▶ _Exercise_
Give every line from the entries that contains "axis".

▶ _Data provided_
• • •

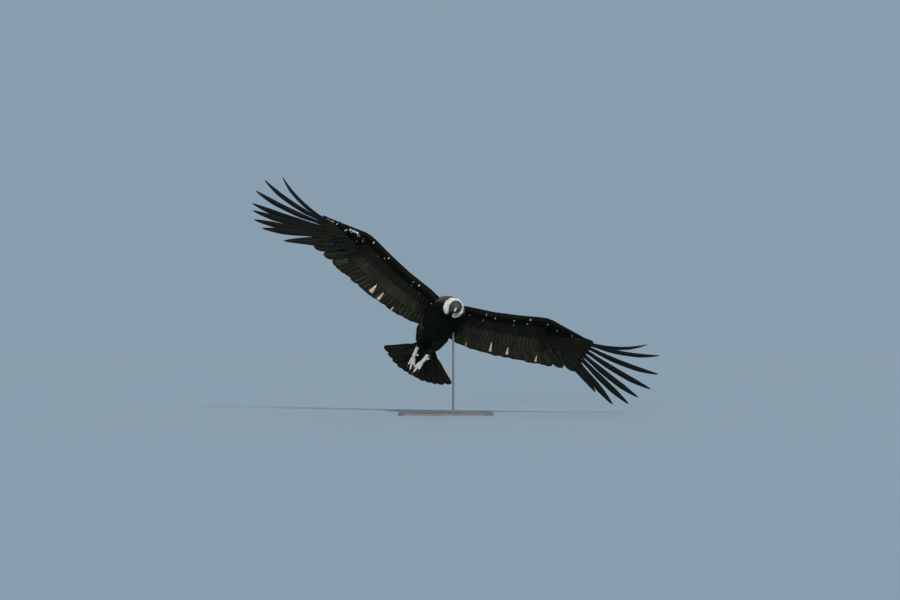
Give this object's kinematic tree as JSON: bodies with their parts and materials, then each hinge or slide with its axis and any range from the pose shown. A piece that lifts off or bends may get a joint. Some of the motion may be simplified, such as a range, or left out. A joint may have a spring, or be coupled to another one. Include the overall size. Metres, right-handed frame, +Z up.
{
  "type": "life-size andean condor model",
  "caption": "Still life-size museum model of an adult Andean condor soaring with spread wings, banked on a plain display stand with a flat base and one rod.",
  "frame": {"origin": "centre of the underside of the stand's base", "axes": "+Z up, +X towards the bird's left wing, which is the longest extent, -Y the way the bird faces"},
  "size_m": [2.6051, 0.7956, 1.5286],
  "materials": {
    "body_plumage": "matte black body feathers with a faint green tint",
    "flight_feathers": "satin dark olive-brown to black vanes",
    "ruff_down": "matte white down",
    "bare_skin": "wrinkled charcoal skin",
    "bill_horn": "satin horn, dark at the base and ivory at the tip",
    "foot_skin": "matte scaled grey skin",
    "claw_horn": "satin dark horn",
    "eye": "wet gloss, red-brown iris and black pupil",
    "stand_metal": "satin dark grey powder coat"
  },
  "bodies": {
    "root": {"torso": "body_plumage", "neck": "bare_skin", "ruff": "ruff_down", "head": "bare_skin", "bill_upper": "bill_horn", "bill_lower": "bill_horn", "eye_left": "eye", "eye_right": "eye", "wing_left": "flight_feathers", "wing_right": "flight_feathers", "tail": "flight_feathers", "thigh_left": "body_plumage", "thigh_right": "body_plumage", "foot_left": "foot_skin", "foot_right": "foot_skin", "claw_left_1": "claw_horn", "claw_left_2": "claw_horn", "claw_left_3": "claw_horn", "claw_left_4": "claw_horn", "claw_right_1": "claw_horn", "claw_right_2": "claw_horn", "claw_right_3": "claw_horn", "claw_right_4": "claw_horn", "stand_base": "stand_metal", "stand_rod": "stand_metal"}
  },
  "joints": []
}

• • •

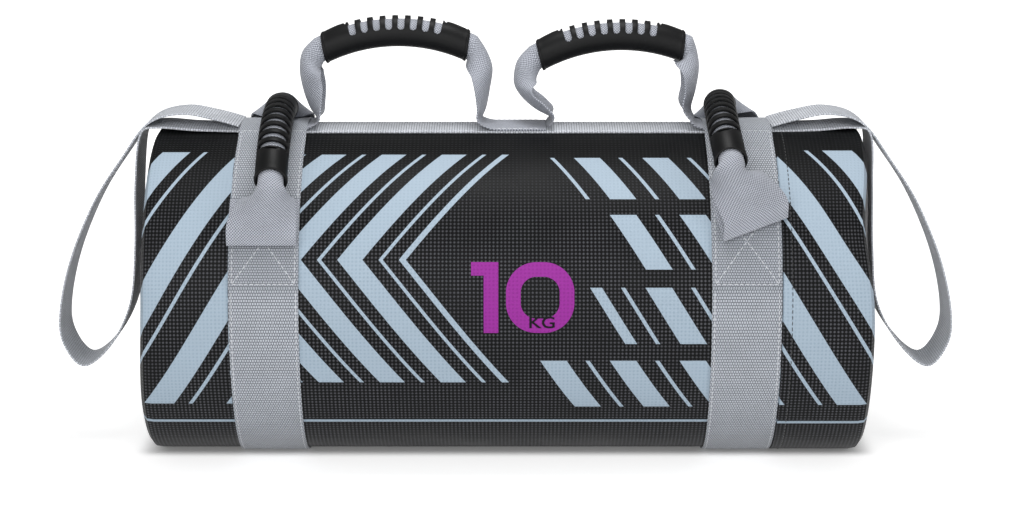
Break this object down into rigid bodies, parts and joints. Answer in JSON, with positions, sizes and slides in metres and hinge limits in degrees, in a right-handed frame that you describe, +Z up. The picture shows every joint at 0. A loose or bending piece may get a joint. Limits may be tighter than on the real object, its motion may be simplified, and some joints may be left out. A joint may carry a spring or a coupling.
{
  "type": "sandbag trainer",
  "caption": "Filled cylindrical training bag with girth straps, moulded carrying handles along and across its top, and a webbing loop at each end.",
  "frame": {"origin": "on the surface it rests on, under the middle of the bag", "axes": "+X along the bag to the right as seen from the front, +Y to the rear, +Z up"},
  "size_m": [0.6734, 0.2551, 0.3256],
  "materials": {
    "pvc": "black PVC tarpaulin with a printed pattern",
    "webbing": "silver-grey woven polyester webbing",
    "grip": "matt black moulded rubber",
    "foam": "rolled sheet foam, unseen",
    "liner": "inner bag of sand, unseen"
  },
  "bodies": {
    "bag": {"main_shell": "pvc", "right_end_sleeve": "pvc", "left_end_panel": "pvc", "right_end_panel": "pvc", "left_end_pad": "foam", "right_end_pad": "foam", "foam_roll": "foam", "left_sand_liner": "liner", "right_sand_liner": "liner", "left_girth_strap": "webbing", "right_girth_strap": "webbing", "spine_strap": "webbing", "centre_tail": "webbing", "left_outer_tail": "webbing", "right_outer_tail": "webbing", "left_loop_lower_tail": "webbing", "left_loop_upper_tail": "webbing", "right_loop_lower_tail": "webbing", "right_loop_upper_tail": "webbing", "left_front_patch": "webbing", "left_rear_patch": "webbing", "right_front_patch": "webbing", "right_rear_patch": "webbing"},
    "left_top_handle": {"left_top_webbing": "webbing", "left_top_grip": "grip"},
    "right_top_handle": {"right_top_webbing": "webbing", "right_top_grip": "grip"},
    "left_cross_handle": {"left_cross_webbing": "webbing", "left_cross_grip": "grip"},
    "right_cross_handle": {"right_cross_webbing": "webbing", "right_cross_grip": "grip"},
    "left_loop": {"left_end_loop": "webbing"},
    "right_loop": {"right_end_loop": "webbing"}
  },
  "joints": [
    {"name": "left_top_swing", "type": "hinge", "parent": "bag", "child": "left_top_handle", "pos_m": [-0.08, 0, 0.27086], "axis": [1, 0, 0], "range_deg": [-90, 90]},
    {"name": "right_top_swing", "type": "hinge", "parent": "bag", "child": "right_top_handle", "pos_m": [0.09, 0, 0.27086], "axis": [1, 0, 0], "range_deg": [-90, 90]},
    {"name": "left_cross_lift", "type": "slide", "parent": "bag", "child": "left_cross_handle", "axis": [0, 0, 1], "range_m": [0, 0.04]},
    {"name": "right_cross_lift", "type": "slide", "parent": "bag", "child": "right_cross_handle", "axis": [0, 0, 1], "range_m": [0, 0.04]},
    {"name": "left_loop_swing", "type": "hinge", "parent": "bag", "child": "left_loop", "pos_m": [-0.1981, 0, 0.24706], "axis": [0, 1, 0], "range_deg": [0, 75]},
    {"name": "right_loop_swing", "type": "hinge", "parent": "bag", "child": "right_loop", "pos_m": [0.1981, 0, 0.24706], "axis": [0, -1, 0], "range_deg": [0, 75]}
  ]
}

• • •

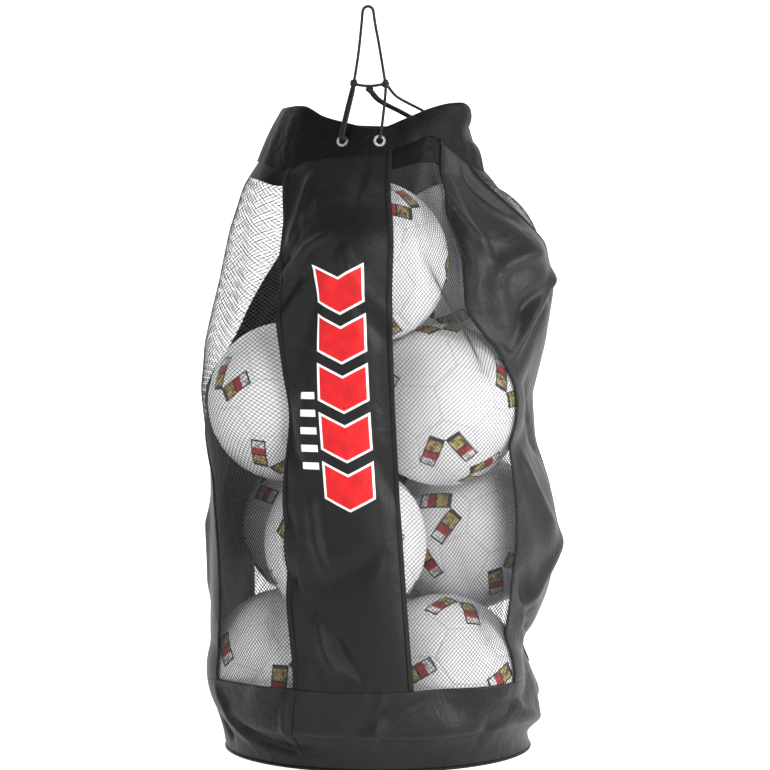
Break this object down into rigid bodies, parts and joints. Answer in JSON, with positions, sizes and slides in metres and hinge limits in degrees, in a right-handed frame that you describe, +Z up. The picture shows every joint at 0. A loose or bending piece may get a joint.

• • •

▶ _Task result_
Give this object's kinematic tree as JSON: bodies with their parts and materials, then each hinge or slide with its axis and any range from the pose shown. A piece that lifts off or bends may get a joint. Some of the motion may be simplified, such as a range, or left out. A joint may have a spring, or be coupled to another one. Include the overall size. Metres, right-handed frame, +Z up.
    {"name": "left_top_swing", "type": "hinge", "parent": "bag", "child": "left_top_handle", "pos_m": [-0.08, 0, 0.27086], "axis": [1, 0, 0], "range_deg": [-90, 90]},
    {"name": "right_top_swing", "type": "hinge", "parent": "bag", "child": "right_top_handle", "pos_m": [0.09, 0, 0.27086], "axis": [1, 0, 0], "range_deg": [-90, 90]},
    {"name": "left_cross_lift", "type": "slide", "parent": "bag", "child": "left_cross_handle", "axis": [0, 0, 1], "range_m": [0, 0.04]},
    {"name": "right_cross_lift", "type": "slide", "parent": "bag", "child": "right_cross_handle", "axis": [0, 0, 1], "range_m": [0, 0.04]},
    {"name": "left_loop_swing", "type": "hinge", "parent": "bag", "child": "left_loop", "pos_m": [-0.1981, 0, 0.24706], "axis": [0, 1, 0], "range_deg": [0, 75]},
    {"name": "right_loop_swing", "type": "hinge", "parent": "bag", "child": "right_loop", "pos_m": [0.1981, 0, 0.24706], "axis": [0, -1, 0], "range_deg": [0, 75]}